University President and Vice-Chancellor David Sylvester is delighted for the continued partnership the funding acknowledges between the society and St. Michael’s.

“The University recognizes and appreciates that this gift builds on the Nouwen Society’s longstanding support of the collection, and we share the commitment to ensuring the collection is preserved and made available to scholars, students and the wider community,” he says. “We look forward to welcoming the new archivist, and to continuing the conversation about other possible partnerships.”

More than 100 researchers accessed the popular collection last year, and John M. Kelly Library Archivist Simon Rogers notes that the funding from the Nouwen Legacy Trust will help to increase the discoverability of its materials.
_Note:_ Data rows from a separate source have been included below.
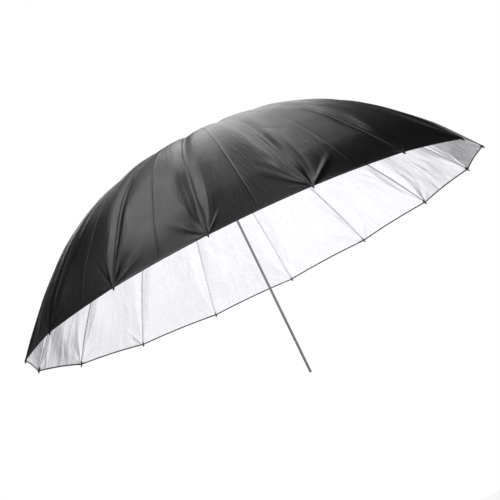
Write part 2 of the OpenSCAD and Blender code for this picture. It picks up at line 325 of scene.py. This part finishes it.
def silverCoating():
    # aluminium powder bonded to the nylon: bright, with a blurred metal shine
    material, tree, shader = startMaterial("silver coated nylon", Metallic=0.9, IOR=1.5)
    cloth = addNode(tree, "ShaderNodeUVMap", {"uv_map": "cloth"}).outputs["UV"]
    rubs = addNode(tree, "ShaderNodeTexNoise", {}, {"Scale": perMetre(silver["rubs"])[0], "Detail": 4.0},
                   {"Vector": cloth})
    dark, pale = silver["colours"]
    tint = addNode(tree, "ShaderNodeMix", {"data_type": "RGBA"}, {6: linear(dark), 7: linear(pale)},
                   {0: rubs.outputs["Fac"]})
    tree.links.new(tint.outputs[2], shader.inputs["Base Color"])
    smooth, rough = silver["roughness"]
    gloss = addNode(tree, "ShaderNodeMapRange", {}, {"To Min": smooth, "To Max": rough},
                    {"Value": rubs.outputs["Fac"]})
    tree.links.new(gloss.outputs[0], shader.inputs["Roughness"])
    drawn = addNode(tree, "ShaderNodeVectorMath", {"operation": "MULTIPLY"},
                    {1: perMetre(*silver["crumples"])}, {0: cloth})
    crumple = addNode(tree, "ShaderNodeTexNoise", {}, {"Scale": 1.0, "Detail": 2.0, "Roughness": 0.5},
                      {"Vector": drawn.outputs[0]})
    fine = addNode(tree, "ShaderNodeBump", {},
                   {"Strength": 0.5, "Distance": silver["crumpleRelief"] / 1000},
                   {"Height": crumple.outputs["Fac"]})
    broad = addNode(tree, "ShaderNodeVectorMath", {"operation": "MULTIPLY"},
                    {1: perMetre(*silver["dents"])}, {0: cloth})
    dent = addNode(tree, "ShaderNodeTexNoise", {}, {"Scale": 1.0, "Detail": 1.0, "Distortion": 0.6},
                   {"Vector": broad.outputs[0]})
    bump = addNode(tree, "ShaderNodeBump", {}, {"Strength": 0.7, "Distance": silver["dentRelief"] / 1000},
                   {"Height": dent.outputs["Fac"], "Normal": fine.outputs[0]})
    tree.links.new(bump.outputs[0], shader.inputs["Normal"])
    return material


canopyMaterials = [nylonSatin(), silverCoating()]
print("cloth materials made")


# lengths are in metres
dome = {
    "ribs": 16,
    "ringRadius": 0.012,
    "rimHeight": 0.390,
    "firstSlope": 4.5,         # degrees down, where a rib leaves the crown
    "bends": ((1.550, 10.5), (0.710, 29.3), (2.270, 7.2)),   # radius of each bend and its turn in degrees
    "clothInside": 0.00265,    # from the middle of a rib to the cloth
    "thickness": 0.0005,
    "hemWidth": 0.005,
    "hemHeight": 0.0005,       # how far the turned hem stands out of the cloth
    "hemSag": 0.0042,          # how far the hem curves in between two ribs
    "bulge": 0.0016,           # how far a gore stands out between its ribs
    "seamWidth": 0.0040,       # half of the felled seam over a rib
    "seamHeight": 0.0006,
    "tapeWidth": 0.0075,       # half of the tape that covers the seam inside
    "tapeHeight": 0.0006,
    "puff": 0.0082,            # how far the cloth swells between two tight seams
    "valley": 0.026,           # how far from a seam it has swollen
    "pucker": 0.0005,
    "puckerReach": 0.016,      # how far from a seam the puckers fade
    "creaseHeight": 0.0009,    # the crease pressed into the middle of a gore by folding
    "creaseWidth": 0.0030,
    "columns": 92,             # faces across one panel
    "rows": 26,                # faces along one band
    "crowding": 0.75,          # 0 spaces the columns evenly, 1 crowds them at the rib and the crease
    "bandEdges": (0.0, 0.2, 0.34, 0.46, 0.57, 0.68, 0.79, 0.9, 1.0),   # shares of a rib's length
    "foldAngle": 58.5,         # degrees, from open to closed
}
halfGore = math.pi / dome["ribs"]
lengths = [bend * math.radians(turn) for bend, turn in dome["bends"]]
ribLength = sum(lengths)


def meridian(share):
    # distance from the shaft, fall and downward slope of the middle of a rib, at a share of its length
    along = np.asarray(share, float) * ribLength
    turned = math.radians(dome["firstSlope"])
    radius, fall, slope = dome["ringRadius"], 0.0, turned
    for (bend, turn), length in zip(dome["bends"], lengths):
        part = np.clip(along, 0, length) / bend
        radius = radius + bend * (np.sin(turned + part) - math.sin(turned))
        fall = fall + bend * (math.cos(turned) - np.cos(turned + part))
        slope = slope + part
        turned += math.radians(turn)
        along = along - length
    return radius, fall, slope


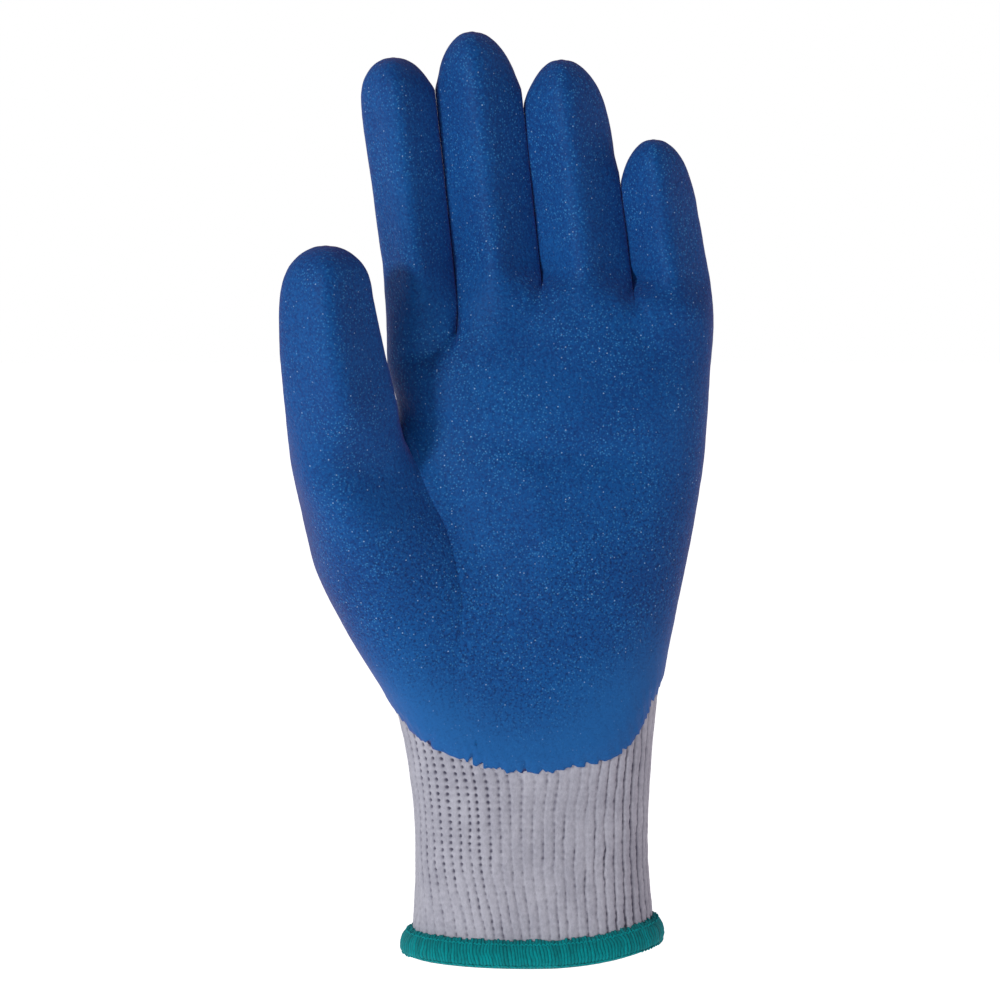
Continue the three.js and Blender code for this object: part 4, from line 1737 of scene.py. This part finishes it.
@dataclass
class Hem(Piece):
    """The overlocked hem round the mouth."""

    NODE = "cuff_hem"
    SLOT = "hem_thread"

    cuff: Cuff
    height: float = 0.0049
    lining_height: float = 0.0064
    wall: float = 0.0022
    clearance: float = 0.0003
    knit_wall: float = 0.0013
    thread_pitch: float = 0.00088
    steps: int = 6
    section_points: int = 44
    thread_lift: float = 0.00015
    loop_pitch: float = 0.0023
    loop_radius: float = 0.00021
    loop_points: int = 14
    loop_rise: Span = (-0.0003, 0.0005)
    thread_sizes: Span = (0.75, 1.2)
    thread_roundness: float = 0.8
    slant: float = 0.09
    ring_step: float = 0.004

    WANDER = Ripple(0.50, 0.31, 0.0022)
    FUZZ = Ripple(0.00015, 1.3, 0.0008, 7)

    def _ring(self, count: int) -> tuple[Array, Array, Array]:
        """Return places on the mouth at even steps.

        Args:
            count: How many steps there are.

        Returns:
            The places, and the outward and upward directions there.
        """
        ring, above = self.cuff.grid(self.cuff.form.wale_count * 8, self.ring_step)[0][:2]
        steps = np.linalg.norm(np.diff(ring, axis=0, append=ring[:1]), axis=1)
        length = np.concatenate([[0], np.cumsum(steps)])
        target = np.arange(count) / count * length[-1]
        self.length = length[-1]

        def sampled(values: Array) -> Array:
            """Return a ring's values at the steps."""
            closed = np.concatenate([values, values[:1]])
            return np.stack([np.interp(target, length, closed[:, i]) for i in range(3)], axis=1)

        places, tops = sampled(ring), sampled(above)
        up = unit(tops - places)
        along = np.roll(places, -1, axis=0) - np.roll(places, 1, axis=0)
        return places, unit(np.cross(along, up)), up

    def _section(self) -> Array:
        """Return the hem's rounded section.

        Returns:
            Distances out from the knit and up, for each point round it.
        """
        out, inside = self.clearance * 0.3, -self.knit_wall - self.clearance
        wall, height = self.wall, self.height
        corners = np.array(
            [
                (out - 0.0003, height),
                (out + wall * 0.42, height * 0.90),
                (out + wall * 1.02, height * 0.60),
                (out + wall * 1.30, height * 0.12),
                (out + wall, -wall * 0.70),
                (-self.knit_wall / 2, -wall * 1.22),
                (inside - wall * 0.42, -wall * 0.70),
                (inside - wall * 0.55, self.lining_height * 0.30),
                (inside - wall * 0.40, self.lining_height * 0.78),
                (inside, self.lining_height),
                (inside, self.lining_height * 0.15),
                (-self.knit_wall / 2, -self.clearance),
                (out, height * 0.10),
            ]
        )
        count = len(corners)
        spread = np.linspace(0, count, self.section_points, endpoint=False)
        base = spread.astype(int)
        t = (spread - base)[:, None]
        a, b, c, d = (corners[(base + i) % count] for i in (-1, 0, 1, 2))
        return 0.5 * (
            2 * b + (c - a) * t + (2 * a - 5 * b + 4 * c - d) * t**2
            + (3 * b - 3 * c + d - a) * t**3
        )

    def band(self) -> Object:
        """Build the rolled band of wrapped thread.

        Returns:
            The mesh object.
        """
        self._ring(8)
        threads = round(self.length / self.thread_pitch)
        count = threads * self.steps
        places, out, up = self._ring(count)
        section = self._section()
        draw = np.random.default_rng(3)
        size = draw.uniform(*self.thread_sizes, threads)
        shade = draw.uniform(0, 1, threads)
        turn = np.arange(count) / self.steps
        thick = self._thickness(turn / threads, out)
        waver = Waver(31)
        rows, marks = [], []
        for across, level in section:
            phase = turn + self.slant * level / self.thread_pitch
            phase = phase + self.WANDER.at(waver, turn, level)
            thread = np.floor(phase).astype(int) % threads
            bump = np.abs(np.sin(math.pi * phase)) ** self.thread_roundness
            lift = (bump - 1) * self.thread_lift * size[thread]
            lift += self.FUZZ.at(waver, turn, level)
            rise = np.zeros(count)
            if level > self.height * 0.9:
                rise = draw.uniform(*self.loop_rise, threads)[thread]
            reach = across + lift * (across > 0 or across < -self.knit_wall)
            reach = reach * thick if across > 0 else reach
            rows.append(places + out * reach[:, None] + up * (level + rise)[:, None])
            # Painted shade between the wrapped threads, darkest in the valleys.
            marks.append(np.clip(1 - bump, 0, 1))
        points = np.stack(rows, axis=1).reshape(-1, 3)
        tone = np.repeat(shade[turn.astype(int) % threads], len(section))
        marks = {"shaded_hollow": np.stack(marks, axis=1).ravel(), "tone": tone}
        faces = grid_faces(count, len(section), closed=True)
        return add_mesh("hem_band", points, faces, marks)

    @staticmethod
    def _thickness(share: Array, out: Array) -> Array:
        """Return how thick the band is at shares of the way round, 1 on average."""
        return 1 + 0.05 * Waver(37).at(share * 20, share * 0) - 0.10 * out[:, 0]

    def chain(self) -> Object:
        """Build the looped threads that lie on the band.

        Returns:
            The mesh object.
        """
        loops = round(self.length / self.loop_pitch)
        count = loops * self.loop_points
        places, out, up = self._ring(count)
        turn = np.arange(count) / self.loop_points
        draw = np.random.default_rng(8)
        jitter = draw.uniform(-1, 1, loops)[np.floor(turn).astype(int) % loops]
        angle = 2 * math.pi * (turn - np.floor(turn))
        level = self.height * (0.84 + 0.05 * np.cos(2 * angle)) + 0.00012 * jitter
        thick = self._thickness(turn / loops, out)
        reach = self.wall * 0.62 * thick + 0.00012 * np.cos(angle)
        needle = places + out * reach[:, None] + up * level[:, None]
        low = -self.wall * (0.72 + 0.12 * np.abs(np.sin(angle))) + 0.0002 * jitter
        depth = self.wall * 1.02 * thick + 0.0001 * np.cos(angle)
        along = unit(np.roll(places, -1, axis=0) - np.roll(places, 1, axis=0))
        edge = places + out * depth[:, None] + up * low[:, None]
        edge += along * (0.0006 * np.sin(2 * angle))[:, None]
        points, faces = thread_loop(needle, self.loop_radius)
        more, more_faces = thread_loop(edge, self.loop_radius * 0.9)
        shift = len(points)
        faces += [tuple(f + shift for f in face) for face in more_faces]
        every = np.concatenate([points, more])
        marks = {"shaded_hollow": np.zeros(len(every)), "tone": np.ones(len(every))}
        return add_mesh("hem_stitches", every, faces, marks)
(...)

It may become possible “to surface previously unprocessed materials including photographs, audio-visual archival materials, personal correspondence and oral history recordings,” he says.

“We are excited that we are going to be able to give focused attention to these materials, allowing broader engagement for the larger Nouwen community,” Rogers says, adding that the library archive anticipates new materials, including letters and photos, to be added to the collection soon.

A priest, pastor, professor and writer, Henri Nouwen was born in Holland in 1932. A prolific author, he produced dozens of books of spiritual reflections during his life, with more than seven million copies of his works sold. His writings were varied, reflecting on everything from Rembrandt’s depiction of The Prodigal Son through to Thomas Merton, the topic of aging, and a sabbatical year Nouwen spent living at a Trappist monastery in upstate New York. His vast career saw him teach at Harvard and Yale’s divinity schools and live with communities on the margins of society. He spent his final years at L’Arche Daybreak, a community for people with developmental disabilities, just north of Toronto. He died in 1996.

Sr. Susan Mosteller, C.S.J., who served as executrix of Nouwen’s estate, donated the archival material to the Kelly Library in January, 2000, and the archives were officially opened later that year. With a mandate to collect, preserve, and support archival material on Nouwen, the archives hold more than 16,000 letters, various sound and video recordings, a complete set of his published books—including translations—and a comprehensive collection of articles published by Nouwen between 1957 and 1996.

“Henri died before the explosion of the Internet,” says Pascal. “He was a prolific letter writer and felt letters were part of his ministry. He wrote to all sorts of people. Accessing more of these letters, for example—and making them available to researchers—will teach us so much about him, because there’s still so much to learn.”